Mme Paradkar reconnaît qu'elle a voyagé au cours des dernières années avec son conjoint et ses filles au Mexique, aux Bermudes et aux États-Unis pour des sommes évaluées entre 10 000 et 40 000 $ par déplacement.
Elle évalue à près de 250 000 $ sa fortune personnelle, mais elle assure qu'une grande partie lui a été versée par héritage.
Honoraires payés en argent liquide
Elle affirme en outre qu'elle n'a jamais vu son mari recevoir, au cours de leurs 22 années de vie commune, des cadeaux onéreux ou des sommes d'argent suspectes de la part des clients de son cabinet d'avocat. Il recevait des chocolats et des bouteilles d'alcool, mentionne-t-elle. Mme Paradkar, qui est parajuriste, mentionne qu'il est normal que les clients de la firme de son mari payent ses honoraires en argent liquide et qu'elle ne s'en est jamais inquiétée.
L'audience a montré que Deepak Paradkar avait acheté ou reçu sept montres Rolex d'une valeur évaluée chacune entre 10 000 et 20 000 $.
Je l'ai vu en acheter deux ou trois en ma compagnie, poursuit-elle. Les autorités américaines soupçonnent Deepak Paradkar d'avoir conseillé Ryan Wedding concernant le meurtre d'un témoin fédéral et d'avoir été payé en espèces ou en biens de luxe, par exemple des montres. Mme Paradkar se dissocie par ailleurs de toute implication dans les activités criminelles alléguées de son mari.

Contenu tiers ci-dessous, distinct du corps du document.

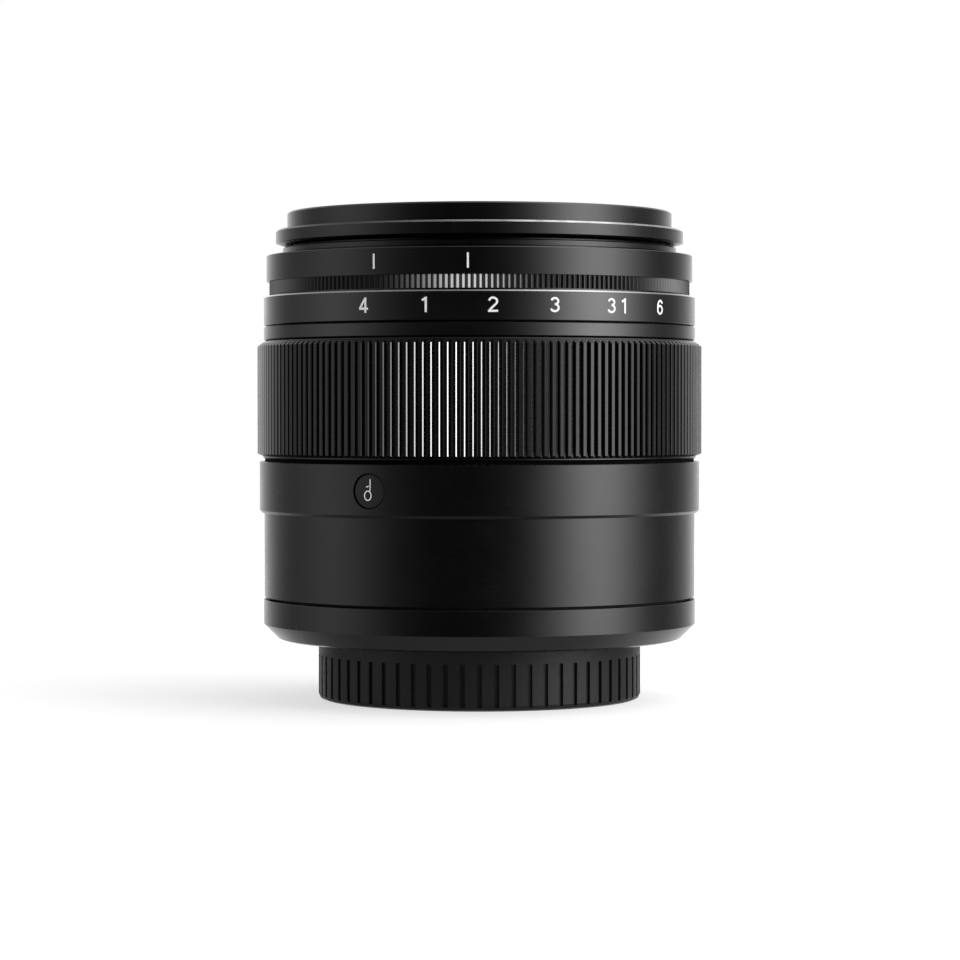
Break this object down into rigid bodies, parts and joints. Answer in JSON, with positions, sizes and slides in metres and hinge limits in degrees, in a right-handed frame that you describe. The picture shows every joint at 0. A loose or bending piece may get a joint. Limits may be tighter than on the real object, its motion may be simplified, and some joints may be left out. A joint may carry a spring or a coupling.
{
  "type": "prime camera lens",
  "caption": "Compact prime lens with ribbed focus ring, clicked aperture ring, iris, push button, filter thread, bayonet mount and slotted rear cap.",
  "frame": {"origin": "on the optical axis, at the bottom face of the rear cap, on which the lens stands", "axes": "+Z along the optical axis towards the front glass; -Y is the side the button and index lines face, +X to its right"},
  "size_m": [0.072, 0.072, 0.0786],
  "materials": {
    "black_anodised": "fine satin black anodising",
    "grip_metal": "semi-gloss black anodising on machined ribs",
    "flat_black": "anti-reflection flat black",
    "mount_steel": "polished plated mount",
    "steel": "plain machined steel",
    "blade_steel": "blackened spring steel",
    "brass": "turned brass",
    "gold": "gold plated contacts",
    "black_plastic": "moulded black plastic",
    "board": "green solder mask",
    "flex": "amber polyimide",
    "washer": "low friction plastic",
    "coated_glass": "multi-coated optical glass"
  },
  "bodies": {
    "lens_body": {"mount_flange": "mount_steel", "rear_cover": "black_anodised", "rear_barrel": "black_anodised", "button_ring": "black_anodised", "trim_band": "black_anodised", "index_ring": "black_anodised", "front_collar": "black_anodised", "mount_screws": "steel", "mount_shim": "brass", "rear_chassis": "flat_black", "rear_baffle": "flat_black", "contact_block": "black_plastic", "contact_pins": "gold", "button_switch": "black_plastic", "flex_cable": "flex", "circuit_board": "board", "guide_barrel": "flat_black", "barrel_screws": "steel", "focus_washer": "washer", "click_ball": "steel", "click_spring": "steel"},
    "focus_assembly": {"focus_ring": "black_anodised", "focus_grip": "grip_metal", "cam_sleeve": "brass", "cam_screws": "steel"},
    "aperture_assembly": {"aperture_ring": "black_anodised", "aperture_lever": "steel"},
    "optical_block": {"inner_barrel": "flat_black", "filter_ring": "black_anodised", "name_ring": "flat_black", "front_cell": "flat_black", "cell_screws": "steel", "rear_cell": "flat_black", "iris_base": "flat_black", "iris_retainer": "steel", "follower_pins": "brass", "front_retainer": "flat_black", "front_spacer": "flat_black", "rear_spacer_1": "flat_black", "rear_spacer_2": "flat_black", "rear_retainer": "flat_black", "glass_1": "coated_glass", "glass_2": "coated_glass", "glass_3": "coated_glass", "glass_4": "coated_glass", "glass_5": "coated_glass", "glass_6": "coated_glass", "glass_7": "coated_glass"},
    "iris_ring": {"iris_ring": "steel"},
    "iris_blade_1": {"iris_blade_1": "blade_steel"},
    "iris_blade_2": {"iris_blade_2": "blade_steel"},
    "iris_blade_3": {"iris_blade_3": "blade_steel"},
    "iris_blade_4": {"iris_blade_4": "blade_steel"},
    "iris_blade_5": {"iris_blade_5": "blade_steel"},
    "iris_blade_6": {"iris_blade_6": "blade_steel"},
    "iris_blade_7": {"iris_blade_7": "blade_steel"},
    "iris_blade_8": {"iris_blade_8": "blade_steel"},
    "iris_blade_9": {"iris_blade_9": "blade_steel"},
    "function_button": {"function_button": "black_plastic"},
    "rear_cap": {"rear_cap": "black_plastic"}
  },
  "joints": [
    {"name": "focus_turn", "type": "hinge", "parent": "lens_body", "child": "focus_assembly", "pos_m": [0, 0, 0.048], "axis": [0, 0, -1], "range_deg": [0, 105]},
    {"name": "front_extend", "type": "slide", "parent": "lens_body", "child": "optical_block", "axis": [0, 0, 1], "range_m": [0, 0.00525]},
    {"name": "aperture_turn", "type": "hinge", "parent": "lens_body", "child": "aperture_assembly", "pos_m": [0, 0, 0.063], "axis": [0, 0, 1], "range_deg": [-57, 28]},
    {"name": "iris_turn", "type": "hinge", "parent": "optical_block", "child": "iris_ring", "pos_m": [0, 0, 0.055], "axis": [0, 0, 1], "range_deg": [-57, 28]},
    {"name": "blade_1_swing", "type": "hinge", "parent": "optical_block", "child": "iris_blade_1", "pos_m": [0, -0.0255, 0.0526], "axis": [0, 0, 1], "range_deg": [-10.26, 20.84]},
    {"name": "blade_2_swing", "type": "hinge", "parent": "optical_block", "child": "iris_blade_2", "pos_m": [0.01639, -0.01953, 0.0526], "axis": [0, 0, 1], "range_deg": [-10.26, 20.84]},
    {"name": "blade_3_swing", "type": "hinge", "parent": "optical_block", "child": "iris_blade_3", "pos_m": [0.02511, -0.00443, 0.0526], "axis": [0, 0, 1], "range_deg": [-10.26, 20.84]},
    {"name": "blade_4_swing", "type": "hinge", "parent": "optical_block", "child": "iris_blade_4", "pos_m": [0.02208, 0.01275, 0.0526], "axis": [0, 0, 1], "range_deg": [-10.26, 20.84]},
    {"name": "blade_5_swing", "type": "hinge", "parent": "optical_block", "child": "iris_blade_5", "pos_m": [0.00872, 0.02396, 0.0526], "axis": [0, 0, 1], "range_deg": [-10.26, 20.84]},
    {"name": "blade_6_swing", "type": "hinge", "parent": "optical_block", "child": "iris_blade_6", "pos_m": [-0.00872, 0.02396, 0.0526], "axis": [0, 0, 1], "range_deg": [-10.26, 20.84]},
    {"name": "blade_7_swing", "type": "hinge", "parent": "optical_block", "child": "iris_blade_7", "pos_m": [-0.02208, 0.01275, 0.0526], "axis": [0, 0, 1], "range_deg": [-10.26, 20.84]},
    {"name": "blade_8_swing", "type": "hinge", "parent": "optical_block", "child": "iris_blade_8", "pos_m": [-0.02511, -0.00443, 0.0526], "axis": [0, 0, 1], "range_deg": [-10.26, 20.84]},
    {"name": "blade_9_swing", "type": "hinge", "parent": "optical_block", "child": "iris_blade_9", "pos_m": [-0.01639, -0.01953, 0.0526], "axis": [0, 0, 1], "range_deg": [-10.26, 20.84]},
    {"name": "button_press", "type": "slide", "parent": "lens_body", "child": "function_button", "axis": [0.4756, 0.8797, 0], "range_m": [0, 0.0006], "stiffness_N_per_m": 900, "springref_m": -0.0002},
    {"name": "cap_pull", "type": "slide", "parent": "lens_body", "child": "rear_cap", "axis": [0, 0, -1], "range_m": [0, 0.016]}
  ],
  "couplings": [
    {"joint": "front_extend", "follows": "focus_turn", "m_per_rad": 0.0028647},
    {"joint": "iris_turn", "follows": "aperture_turn", "ratio": 1},
    {"joint": "blade_1_swing", "follows": "aperture_turn", "ratio": -0.36471},
    {"joint": "blade_2_swing", "follows": "aperture_turn", "ratio": -0.36471},
    {"joint": "blade_3_swing", "follows": "aperture_turn", "ratio": -0.36471},
    {"joint": "blade_4_swing", "follows": "aperture_turn", "ratio": -0.36471},
    {"joint": "blade_5_swing", "follows": "aperture_turn", "ratio": -0.36471},
    {"joint": "blade_6_swing", "follows": "aperture_turn", "ratio": -0.36471},
    {"joint": "blade_7_swing", "follows": "aperture_turn", "ratio": -0.36471},
    {"joint": "blade_8_swing", "follows": "aperture_turn", "ratio": -0.36471},
    {"joint": "blade_9_swing", "follows": "aperture_turn", "ratio": -0.36471}
  ]
}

Mme Paradkar mentionne qu'elle reconnaît la gravité des accusations auxquelles son mari fait face, qu'elle est inquiète mais qu'elle est prête à obéir aux ordonnances des tribunaux. Je comprends que mon train de vie en subira les répercussions dès aujourd'hui parce que mon mari est le pourvoyeur principal de notre famille, admet-elle.
Elle conclut qu'elle comprend bien également que son conjoint aura mené une double vie pendant une vingtaine d'années s'il s'avère que les allégations des autorités américaines sont fondées. Mark Gallagher, un cousin des Paradkar, s'est aussi porté garant de l'avocat en proposant une caution de 250 000 $. Il souligne qu'il est prêt à aider les membres de la famille Paradkar à surveiller l'avocat s'ils sont dans l'incapacité de le faire.

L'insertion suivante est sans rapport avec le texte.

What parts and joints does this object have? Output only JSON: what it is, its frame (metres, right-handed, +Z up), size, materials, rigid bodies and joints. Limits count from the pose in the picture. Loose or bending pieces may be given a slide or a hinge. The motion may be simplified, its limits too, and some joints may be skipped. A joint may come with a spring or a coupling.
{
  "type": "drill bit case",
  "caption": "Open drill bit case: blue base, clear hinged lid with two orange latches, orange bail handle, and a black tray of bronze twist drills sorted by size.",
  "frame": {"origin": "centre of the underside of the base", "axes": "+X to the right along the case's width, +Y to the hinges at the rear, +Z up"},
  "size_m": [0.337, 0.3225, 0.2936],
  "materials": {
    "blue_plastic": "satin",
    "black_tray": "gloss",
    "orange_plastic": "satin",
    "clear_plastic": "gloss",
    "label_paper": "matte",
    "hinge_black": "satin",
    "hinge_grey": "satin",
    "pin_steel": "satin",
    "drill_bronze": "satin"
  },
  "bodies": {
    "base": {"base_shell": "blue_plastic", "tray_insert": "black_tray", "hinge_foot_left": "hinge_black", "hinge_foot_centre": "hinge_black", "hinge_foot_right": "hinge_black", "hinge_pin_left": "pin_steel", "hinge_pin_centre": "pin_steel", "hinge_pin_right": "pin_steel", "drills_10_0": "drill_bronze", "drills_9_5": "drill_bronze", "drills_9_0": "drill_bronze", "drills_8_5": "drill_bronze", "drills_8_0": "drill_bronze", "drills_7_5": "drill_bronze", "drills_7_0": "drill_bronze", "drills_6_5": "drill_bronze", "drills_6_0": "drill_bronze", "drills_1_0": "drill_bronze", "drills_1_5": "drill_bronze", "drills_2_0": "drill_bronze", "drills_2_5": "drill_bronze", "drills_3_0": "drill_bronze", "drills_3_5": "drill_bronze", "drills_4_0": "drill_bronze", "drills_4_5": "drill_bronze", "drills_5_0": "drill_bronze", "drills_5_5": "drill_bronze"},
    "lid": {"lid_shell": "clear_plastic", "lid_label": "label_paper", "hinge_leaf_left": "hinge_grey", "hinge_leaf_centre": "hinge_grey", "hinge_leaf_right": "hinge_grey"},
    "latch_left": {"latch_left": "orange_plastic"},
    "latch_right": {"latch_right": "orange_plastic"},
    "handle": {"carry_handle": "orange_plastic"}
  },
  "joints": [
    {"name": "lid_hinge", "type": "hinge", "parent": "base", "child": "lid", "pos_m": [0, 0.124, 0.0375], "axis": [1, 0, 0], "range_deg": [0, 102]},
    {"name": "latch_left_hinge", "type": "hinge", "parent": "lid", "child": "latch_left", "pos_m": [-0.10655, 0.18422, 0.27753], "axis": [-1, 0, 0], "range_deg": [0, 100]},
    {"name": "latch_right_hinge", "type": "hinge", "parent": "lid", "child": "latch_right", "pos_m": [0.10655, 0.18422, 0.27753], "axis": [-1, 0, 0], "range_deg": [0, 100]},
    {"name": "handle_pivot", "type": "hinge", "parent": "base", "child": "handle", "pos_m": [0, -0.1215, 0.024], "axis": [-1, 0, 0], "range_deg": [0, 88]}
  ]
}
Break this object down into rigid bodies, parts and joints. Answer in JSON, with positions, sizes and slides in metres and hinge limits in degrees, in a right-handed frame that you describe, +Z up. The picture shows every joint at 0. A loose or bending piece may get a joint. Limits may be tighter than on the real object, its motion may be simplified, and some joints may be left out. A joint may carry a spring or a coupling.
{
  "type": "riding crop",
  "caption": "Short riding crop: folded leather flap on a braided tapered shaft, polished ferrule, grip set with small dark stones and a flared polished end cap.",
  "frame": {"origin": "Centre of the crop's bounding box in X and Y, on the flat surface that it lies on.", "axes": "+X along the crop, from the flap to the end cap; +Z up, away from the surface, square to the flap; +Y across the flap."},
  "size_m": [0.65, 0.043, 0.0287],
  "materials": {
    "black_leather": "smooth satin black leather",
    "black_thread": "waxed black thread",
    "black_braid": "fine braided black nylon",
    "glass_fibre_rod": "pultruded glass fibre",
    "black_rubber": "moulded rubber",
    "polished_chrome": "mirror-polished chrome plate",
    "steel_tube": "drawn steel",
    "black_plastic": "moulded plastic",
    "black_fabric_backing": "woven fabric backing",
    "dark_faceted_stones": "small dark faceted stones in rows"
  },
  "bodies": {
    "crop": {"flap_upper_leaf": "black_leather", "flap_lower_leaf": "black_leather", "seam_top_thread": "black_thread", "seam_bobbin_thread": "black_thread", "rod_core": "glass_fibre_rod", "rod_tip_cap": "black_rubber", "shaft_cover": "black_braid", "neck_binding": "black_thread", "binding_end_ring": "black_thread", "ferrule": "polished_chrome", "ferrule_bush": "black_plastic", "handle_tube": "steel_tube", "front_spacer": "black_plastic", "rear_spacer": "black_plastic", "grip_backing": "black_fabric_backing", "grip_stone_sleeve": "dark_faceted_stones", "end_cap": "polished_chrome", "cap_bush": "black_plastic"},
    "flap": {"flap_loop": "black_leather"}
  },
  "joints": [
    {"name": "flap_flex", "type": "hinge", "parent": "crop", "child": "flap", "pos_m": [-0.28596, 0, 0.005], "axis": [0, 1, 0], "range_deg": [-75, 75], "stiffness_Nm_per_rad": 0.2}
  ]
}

Plan de sortie de prison de l'accusé
Deepak Paradkar, qui a été temporairement suspendu du Barreau ontarien, a consenti hier à se soumettre à de strictes conditions des tribunaux pour être libéré sous caution. Comme sa femme, il a offert de verser une caution de 2,5 millions de dollars, soit un total de 5 millions de dollars pour le couple.

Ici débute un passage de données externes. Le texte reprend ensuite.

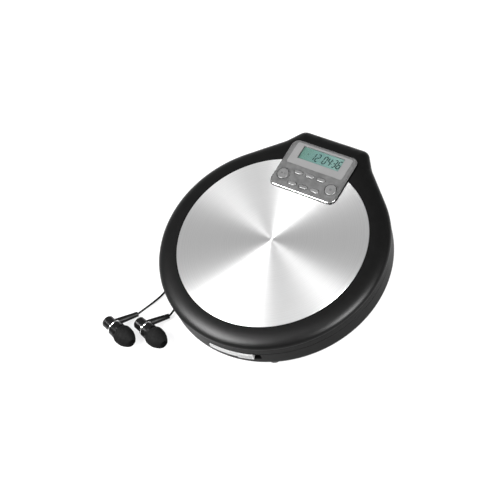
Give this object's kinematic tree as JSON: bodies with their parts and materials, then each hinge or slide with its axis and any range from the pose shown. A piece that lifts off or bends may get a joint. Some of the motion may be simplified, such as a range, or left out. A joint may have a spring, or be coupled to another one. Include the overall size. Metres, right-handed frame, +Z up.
{
  "type": "portable cd player with earphones",
  "caption": "Round portable disc player with hinged lid, brushed plate, key panel with display, side latch, and corded in-ear earphones plugged into it.",
  "frame": {"origin": "under the middle of the player's box, on the surface it stands on", "axes": "+Z up out of the lid, +Y towards the lid's hinge at the back, +X to the right seen from the latch at the front"},
  "size_m": [0.1473, 0.1783, 0.029],
  "materials": {
    "lid_plastic": "satin black, softly mottled",
    "plate_metal": "radially brushed silver",
    "inner_plastic": "moulded, matt",
    "screw_steel": "zinc plated",
    "panel_chrome": "bright",
    "panel_grey": "fine textured grey",
    "display_surround": "smooth grey",
    "display_glass": "clear",
    "display_face": "teal green",
    "circuit_board": "green solder mask",
    "key_silver": "satin silver",
    "cabinet_plastic": "satin dark grey",
    "contact_metal": "nickel plated",
    "foot_rubber": "matt",
    "latch_silver": "satin silver",
    "spring_steel": "bright drawn",
    "socket_plastic": "moulded black",
    "chip_plastic": "black epoxy",
    "chassis_steel": "zinc plated sheet",
    "damper_rubber": "soft rubber",
    "motor_steel": "plated can",
    "pickup_metal": "die cast",
    "lens_glass": "coated",
    "gear_plastic": "natural acetal",
    "pinion_brass": "turned",
    "plug_metal": "plated",
    "cord_black": "satin jacket",
    "bud_plastic": "gloss black",
    "bud_chrome": "bright",
    "ear_silicone": "matt silicone"
  },
  "bodies": {
    "base": {"upper_cabinet": "cabinet_plastic", "lower_cabinet": "cabinet_plastic", "battery_contacts": "contact_metal", "rubber_feet": "foot_rubber", "case_screws": "screw_steel", "latch_spring": "spring_steel", "hinge_spring": "spring_steel", "lid_switch_case": "inner_plastic", "headphone_jack": "socket_plastic", "line_out_jack": "socket_plastic", "dc_jack": "socket_plastic", "main_circuit_board": "circuit_board", "circuit_chips": "chip_plastic", "mechanism_chassis": "chassis_steel", "chassis_dampers": "damper_rubber", "mechanism_screws": "screw_steel", "spindle_motor": "motor_steel", "pickup_rods": "spring_steel", "sled_motor": "motor_steel"},
    "lid": {"lid_shell": "lid_plastic", "lid_trim_plate": "plate_metal", "lid_inner_cover": "inner_plastic", "lid_screws": "screw_steel", "panel_trim": "panel_chrome", "panel_frame": "panel_grey", "display_bezel": "display_surround", "display_window": "display_glass", "lcd_module": "display_face", "lid_circuit_board": "circuit_board", "hinge_pins": "spring_steel"},
    "battery_door_body": {"battery_door": "cabinet_plastic"},
    "latch": {"latch_slider": "latch_silver", "latch_hook": "inner_plastic"},
    "disc_platter": {"turntable": "inner_plastic", "disc_clamp_balls": "spring_steel"},
    "pickup": {"optical_pickup": "pickup_metal", "objective_lens": "lens_glass"},
    "gear_body": {"reduction_gear": "gear_plastic"},
    "pinion_body": {"motor_pinion": "pinion_brass"},
    "lid_switch": {"lid_switch_plunger": "inner_plastic"},
    "hold_switch": {"hold_slider": "latch_silver"},
    "earphones": {"headphone_plug": "plug_metal", "plug_grip": "cord_black", "plug_cord": "cord_black", "cord_hank": "cord_black", "cord_splitter": "cord_black", "left_cord": "cord_black", "right_cord": "cord_black", "earbud_housings": "bud_plastic", "earbud_rings": "bud_chrome", "ear_tips": "ear_silicone", "earbud_stems": "bud_plastic"},
    "play_key": {"play_button": "key_silver"},
    "stop_key": {"stop_button": "key_silver"},
    "skip_back_key": {"skip_back_button": "key_silver"},
    "skip_forward_key": {"skip_forward_button": "key_silver"},
    "mode_key": {"mode_button": "key_silver"},
    "volume_down_key": {"volume_down_button": "key_silver"},
    "volume_up_key": {"volume_up_button": "key_silver"},
    "folder_key": {"folder_button": "key_silver"}
  },
  "joints": [
    {"name": "lid_hinge", "type": "hinge", "parent": "base", "child": "lid", "pos_m": [0, 0.0705, 0.0226], "axis": [-1, 0, 0], "range_deg": [0, 70]},
    {"name": "battery_door_hinge", "type": "hinge", "parent": "base", "child": "battery_door_body", "pos_m": [0, 0.0151, 0.0034], "axis": [-1, 0, 0], "range_deg": [0, 95]},
    {"name": "latch_slide", "type": "hinge", "parent": "base", "child": "latch", "pos_m": [0, -0.0045, 0.0127], "axis": [0, 0, 1], "range_deg": [0, 3.3], "stiffness_Nm_per_rad": 0.5, "springref_deg": -1.72},
    {"name": "disc_spin", "type": "hinge", "parent": "base", "child": "disc_platter", "pos_m": [0, -0.0045, 0.02], "axis": [0, 0, 1], "continuous": true},
    {"name": "pickup_sled", "type": "slide", "parent": "base", "child": "pickup", "axis": [1, 0, 0], "range_m": [0, 0.0315]},
    {"name": "reduction_gear_turn", "type": "hinge", "parent": "base", "child": "gear_body", "pos_m": [0.03, -0.0261, 0.0111], "axis": [0, 0, 1], "range_deg": [-505, 0]},
    {"name": "motor_pinion_turn", "type": "hinge", "parent": "base", "child": "pinion_body", "pos_m": [0.02, -0.0261, 0.0097], "axis": [0, 0, 1], "range_deg": [0, 1510]},
    {"name": "lid_switch_press", "type": "slide", "parent": "base", "child": "lid_switch", "axis": [0, 0, -1], "range_m": [0, 0.0008], "stiffness_N_per_m": 100, "springref_m": -0.002},
    {"name": "hold_slide", "type": "hinge", "parent": "base", "child": "hold_switch", "pos_m": [0, -0.0045, 0.0105], "axis": [0, 0, 1], "range_deg": [0, 2.8]},
    {"name": "plug_pull", "type": "slide", "parent": "base", "child": "earphones", "axis": [-0.9848, 0.1736, 0], "range_m": [0, 0.014]},
    {"name": "play_press", "type": "slide", "parent": "lid", "child": "play_key", "axis": [0, 0, -1], "range_m": [0, 0.0005], "stiffness_N_per_m": 150, "springref_m": -0.001},
    {"name": "stop_press", "type": "slide", "parent": "lid", "child": "stop_key", "axis": [0, 0, -1], "range_m": [0, 0.0005], "stiffness_N_per_m": 150, "springref_m": -0.001},
    {"name": "skip_back_press", "type": "slide", "parent": "lid", "child": "skip_back_key", "axis": [0, 0, -1], "range_m": [0, 0.0005], "stiffness_N_per_m": 150, "springref_m": -0.001},
    {"name": "skip_forward_press", "type": "slide", "parent": "lid", "child": "skip_forward_key", "axis": [0, 0, -1], "range_m": [0, 0.0005], "stiffness_N_per_m": 150, "springref_m": -0.001},
    {"name": "mode_press", "type": "slide", "parent": "lid", "child": "mode_key", "axis": [0, 0, -1], "range_m": [0, 0.0005], "stiffness_N_per_m": 150, "springref_m": -0.001},
    {"name": "volume_down_press", "type": "slide", "parent": "lid", "child": "volume_down_key", "axis": [0, 0, -1], "range_m": [0, 0.0005], "stiffness_N_per_m": 150, "springref_m": -0.001},
    {"name": "volume_up_press", "type": "slide", "parent": "lid", "child": "volume_up_key", "axis": [0, 0, -1], "range_m": [0, 0.0005], "stiffness_N_per_m": 150, "springref_m": -0.001},
    {"name": "folder_press", "type": "slide", "parent": "lid", "child": "folder_key", "axis": [0, 0, -1], "range_m": [0, 0.0005], "stiffness_N_per_m": 150, "springref_m": -0.001}
  ],
  "couplings": [
    {"joint": "reduction_gear_turn", "follows": "pickup_sled", "rad_per_m": -277.78},
    {"joint": "motor_pinion_turn", "follows": "pickup_sled", "rad_per_m": 833.33}
  ]
}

Son avocat, Ravin Pillay, a déjà fait savoir qu'il comptait s'opposer à toute ordonnance d'extradition prononcée contre son client. Dans la première partie de l'audience, la défense de Paradkar a proposé qu'il reste assigné à résidence en tout temps et qu'il soit accompagné par une des personnes qui se sont portées garantes de lui s'il devait quitter son domicile pendant quelques heures.
Deepak Paradkar a également accepté d’être placé sous surveillance électronique et de remettre son passeport aux autorités canadiennes. Il a enfin consenti à renoncer à se servir de tout appareil électronique, à l’exception du téléphone portable de son épouse, qu'il ne pourra utiliser qu’en sa présence et pour des raisons spécifiques.
Dans ses arguments finaux, Me Ravin Pillay affirme jeudi que le plan de sortie de M. Paradkar est solide et que son client est prêt à risquer toutes ses économies pour être libéré sous caution. Me Pillay rappelle que son client a immigré au Canada avec ses parents lorsqu'il était enfant, qu'il a de très forts liens avec sa communauté et qu'il n'a aucun antécédent judiciaire.
Il ajoute que son confrère connaît la loi et qu'il ne risque donc pas de s'enfuir du pays pour échapper à la justice. Rien ne suggère qu'il compte quitter le Canada et les craintes de la Couronne à ce sujet ne sont pas fondées, dit-il. Me Pillay rappelle en outre que son client a 62 ans, qu'il a des problèmes de santé, par exemple du diabète, et qu'il serait plus approprié qu'il soit soigné à la maison et non en prison. L'avocat mentionne enfin que les conditions d'incarcération de l'avocat sont difficiles.
Refus catégorique de la Couronne
Une partie des arguments des deux parties a été présentée à huis clos, visiblement pour des raisons de sécurité. Dans ses arguments finaux, la procureure de la Couronne, Milica Potrebic, soutient que Paradkar représente au contraire un risque à trois égards : le risque de fuir le Canada s'il devait être libéré, le risque de récidiver et de mettre en danger le public ainsi que le risque de miner l'administration de la justice et la confiance du public.
Me Potrebic laisse entendre que Paradkar pourrait se réfugier au Mexique, où il a déjà passé des vacances et où il a des contacts dans le réseau allégué de Ryan Wedding. Sa santé ne devrait pas entrer en ligne de compte, selon elle. La Couronne conclura la présentation de ses arguments vendredi.
Ryan Wedding est toujours en cavale quelque part en Amérique latine. Ce Canadien est notamment accusé aux États-Unis de trois meurtres et de conspiration dans le but de faire du trafic de cocaïne à partir de Colombie jusqu'au Canada en passant par la Californie.
Le FBI a offert une récompense de 15 millions de dollars pour toute information qui pourrait mener à sa capture. Wedding et son lieutenant, le Canadien Andrew Clark, sont aussi accusés d'avoir orchestré au moins quatre meurtres en Ontario, y compris la fusillade contre une famille indienne innocente à la suite d'une erreur sur la personne.